Pour les matches du premier tour où figuraient l’équipe nationale, l’heure tardive – ou dès potron-minet, ça dépendait des fois – n’a absolument pas empêché une marée rouge de plusieurs centaines de milliers de Séoulites de rallier l’immense carrefour du « City Hall » en portant les petites cornes rouges (allumées dans la nuit, s’il vous plaît) des « Diables Rouges » (je croyais que c’était une marque déposée de l’équipe de foot belge, mais il y a concurrence ici). Ambiance bon enfant, écrans plats ultra-géants sponsorisés bien sûr par LG et Samsung, et bordées ininterrompues de « Dae Han-min-kuk » scandés jusqu’au bout de la nuit – voir le post du blog du 1er mars pour la traduction.
J’apprends au passage que dans les grandes compétitions sportives internationales, la Corée se fait nommer Corea (abréviation COR), et non Korea (KOR) comme le voudrait la traduction anglaise de Han-min-kuk ou Hanguk… tout simplement pour passer avant le Japon (JAP) dans l’ordre alphabétique. Ahurissant, non ? Pour ceux qui pensaient encore candidement que la politique n’interférait pas dans le sport de haut niveau…
Toutes ces magnifiques démonstrations de supporters enfiévrés, et de spectatrices poussant de petits glapissements à chaque fois que l’équipe adverse passe la ligne médiane, n’a eu qu’un temps ; un temps beaucoup plus court qu’en 2002, où la Corée était parvenue en demi-finale de « sa » coupe du monde. Cette année, trois petits matches – néanmoins tous très honorables – et puis s’en vont. Battu le Togo 2-1, match nul en peu chanceux contre les Bleus 1-1, défaite contestée contre les Suisses 0-2, et voici nos héros de 2002 rentrer à la maison, et l’atmosphère dans les bureaux redevenir beaucoup plus studieuse.
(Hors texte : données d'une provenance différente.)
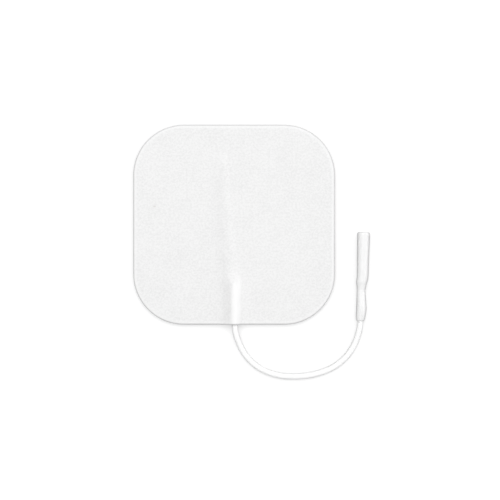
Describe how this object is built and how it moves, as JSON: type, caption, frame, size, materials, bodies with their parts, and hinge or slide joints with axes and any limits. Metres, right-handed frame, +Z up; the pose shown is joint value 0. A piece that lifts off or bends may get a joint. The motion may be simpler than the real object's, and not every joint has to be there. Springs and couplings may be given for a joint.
{
  "type": "nerve stimulator electrode pad",
  "caption": "Square self-adhesive electrode pad with round corners, a white nonwoven cover, a carbon film, a gel face, and a short white lead ending in a pin socket.",
  "frame": {"origin": "centre of the gel's underside, on the surface that the pad lies on", "axes": "+Z up through the layers to the cover, -Y towards the edge that the lead leaves by, +X towards the side on which the lead curls back"},
  "size_m": [0.0593, 0.0638, 0.0032],
  "materials": {
    "hydrogel": "clear, tacky hydrogel sheet with a faint support mesh in it",
    "carbon_film": "black carbon-filled vinyl film, satin",
    "nonwoven_fabric": "white spunlace nonwoven, matte, finely mottled with fibres",
    "tinned_copper": "tinned copper strands",
    "lead_vinyl": "white flexible vinyl, softly glossy",
    "sleeve_vinyl": "white soft moulded vinyl, satin",
    "plated_brass": "nickel-plated brass tube"
  },
  "bodies": {
    "root": {"gel_layer": "hydrogel", "carbon_film": "carbon_film", "backing_fabric": "nonwoven_fabric", "conductor_tail": "tinned_copper", "lead_wire": "lead_vinyl", "connector_sleeve": "sleeve_vinyl", "connector_socket": "plated_brass", "conductor_crimped_end": "tinned_copper"}
  },
  "joints": []
}
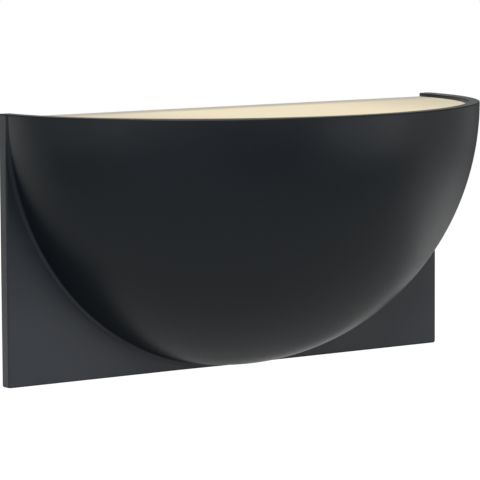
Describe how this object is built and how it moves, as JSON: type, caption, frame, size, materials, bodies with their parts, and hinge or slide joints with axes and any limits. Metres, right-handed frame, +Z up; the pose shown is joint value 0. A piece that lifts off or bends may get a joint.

Notre PDG avait tout de même offert le lundi matin chômé à nos 1400 employés le jour du match France-Corée qui se déroulait de quatre à six heures du mat’ heure locale.
En revanche, en bon Français que je suis, je ne peux pas en rester là ! Mon cycle infernal « réveil-matin, charentaises, bol de café, yeux cernés » continue au-delà d’un premier tour où les Bleus brillent par leur médiocrité, mais qui arrachent tout de même leur qualif pour les huitièmes de finales après un 2-0 faiblard contre le Togo. Mais, ce qui restera inoubliable, au-delà de la prestation des Bleus après le premier tour (aujourd’hui en demi-finale, après deux matches fabuleux contre l’Espagne 3-1, buts de Ribery, Vieira et Zidane, puis contre le Brésil ce matin en quarts 1-0, but de Henry sur coup franc de Zidane), ce sont ces trois matches partagés avec la communauté française dans le gymnase du Lycée Français de Séoul. Grâce à un chef d’établissement footeux qui nous ouvre les portes de son école à quatre heures du mat’, nous nous allongeons sur les matelas du gymnase devant un écran géant qui diffuse les « shoooots » des commentateurs Coréens susmentionnés, et qui génère des « Allez les Bleus » nullement teintés de fatigue durant quatre-vingt-dix minutes. Cent Français entre dix et cinquante ans, dont la moitié arborent le maillot numéro 10 floqué du nom de Zidane, n’égalent pas la furia supportrice des vagues rouges du City Hall, mais c’est quand même nettement mieux que de s’exciter/s’endormir tout seul devant sa télé. Merci à Guillaume Cario, donc, qui nous quitte en cette fin d’année scolaire.
Effectivement, Louise et Joshua, après un beau spectacle de fin d’année, ont refermé leur cartable, ont dit au revoir à leurs copains, et s’apprêtent à rentrer en France avec Delphine pour passer les deux mois des grandes vacances en France. Je les y rejoindrai le 19 juillet, pour deux ou trois semaines de congés. Ca sent les « ba-kan-tseu », mot coréen emprunté au français et désignant… les vacances (relisez le mot coréen un peu plus vite, la phonétique est presque parfaite !).